Pak Edi menyadari bahwa banyak potensi wisata lainnya yang bisa dikembangkan seperti penyediaan homestay, paket kuliner khas pesisir berbasis ikan, atau paket pemantauan burung atau birdwatching. “Saya bermimpi bahwa nantinya juga ada produk makanan dan minuman yang dibuat dari bakau sebagai oleh-oleh khas sini. Termasuk pembuatan batik dengan pewarna alami dari bakau.” Melalui diversifikasi atraksi dan paket wisata tersebut, maka harusnya manfaat ekonomi yang didapat oleh warga setempat lebih besar. Walau tidak seramai dulu, namun sesekali wisatawan memang terlihat berkunjung.
Bakau Lestari, Singkawang Berseri
Hutan bakau telah menjadi bagian penting bagi masyarakat setempat. Selama ini juga tidak pernah terjadi pengrusakan hutan bakau secara sengaja karena masyarakat menyadari fungsinya terutama ekologi yang krusial. “Melalui pengembangan pariwisata yang berbasis alam dan berkelanjutan, saya yakin bahwa masyarakat di sini akan makin menghargai dan menjaga keberadaan hutan bakau ini. Jangan sampai rusak, malah jika bisa makin luas dan lestari hutannya.” harap Pak Edi.
Menurutnya pariwisata pesisir ini bisa menjadi alternatif wisata di Kota Singkawang, melengkapi destinasi wisata yang sudah ada dan lahir lebih dulu. Pak Edi akan terus berkomitmen untuk kembali menggiatkan dan mengembangkan pariwisata di sana. “Saya berharap ada regenerasi dan keterlibatan anak-anak muda di Singkawang karena mereka lah yang punya lebih banyak energi dan kreativitas.” pungkasnya. Dengan makin lestarinya hutan bakau di Desa Kuala dan sekitarnya, tentu akan banyak manfaat yang bisa didapat oleh warga setempat atau Singkawang secara umum.

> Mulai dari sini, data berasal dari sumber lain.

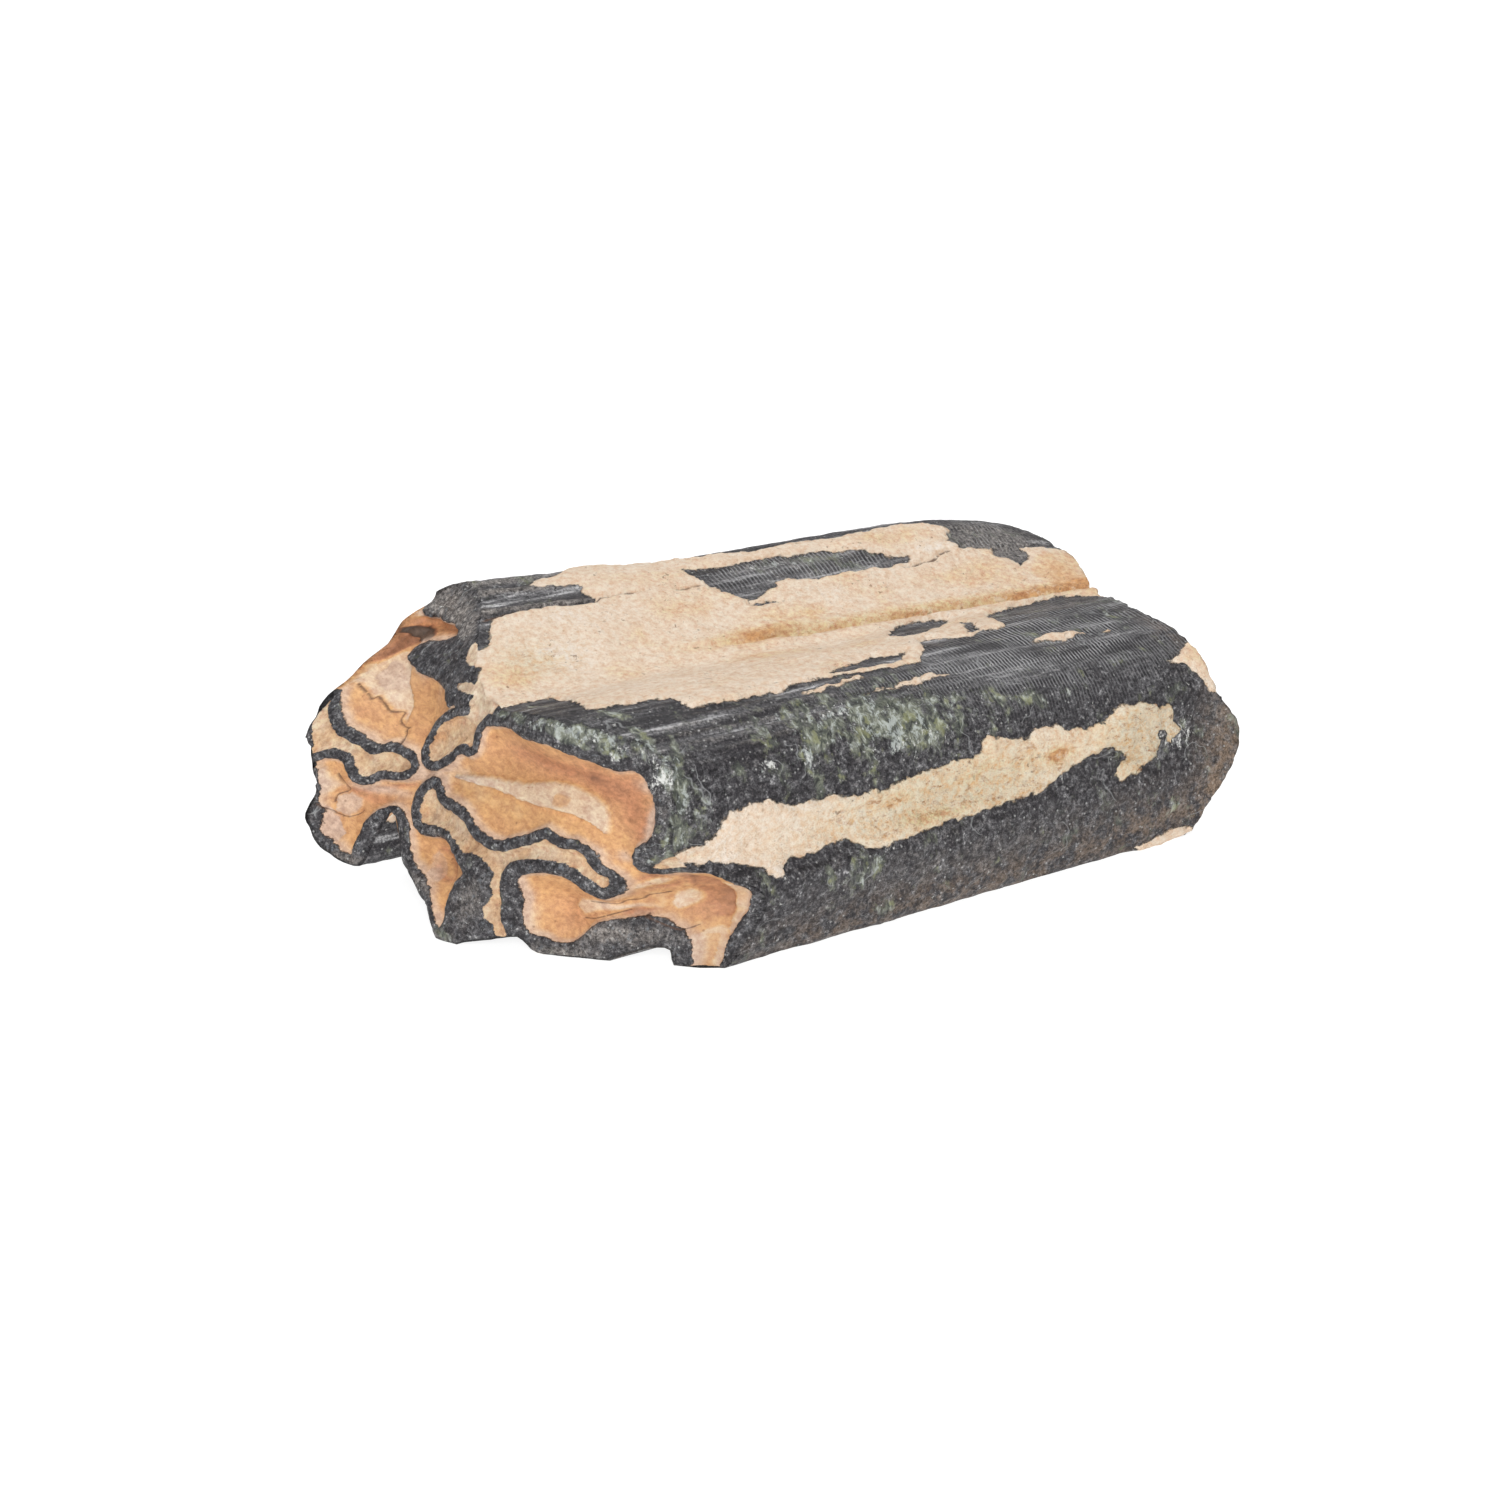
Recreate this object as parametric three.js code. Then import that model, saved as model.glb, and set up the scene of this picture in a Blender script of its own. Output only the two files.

Atourin mengapresiasi dan mendukung insan-insan pegiat pariwisata seperti Pak Edi Hambari. Kami percaya bahwa pelestarian lingkungan menjadi kewajiban dan seharusnya kebutuhan bagi semua pihak mulai dari pembuat kebijakan sampai masyarakat umum. Keberadaan hutan bakau di pesisir Singkawang dan inisiatif pengembangan pariwisata di sana menjadi bukti adanya semangat pariwisata berkelanjutan atau regeneratif yang diupayakan dan dikerjakan dengan penuh niat dan kerja keras. Tentu tidak mudah karena memang membangun pariwisata tidak bisa dilakukan dalam waktu sekejap. Atourin berkomitmen untuk melakukan pendampingan dan asistensi sesuai kapasitas yang kami punya agar kita semua bisa mewujudkan pariwisata berkelanjutan atau regeneratif bagi negeri ini. Kami berharap bahwa Pak Edi Hambari dan pegiat wisata lainnya di Desa Kuala terus bersemangat serta kompak bergotong royong untuk memajukan wisata pesisir bakau di desanya. Kami sependapat bahwa hutan bakau yang makin lestari akan membuat Singkawang makin berseri. Dalam konteks yang lebih luas, hutan yang makin lestari akan membuat Indonesia makin berseri.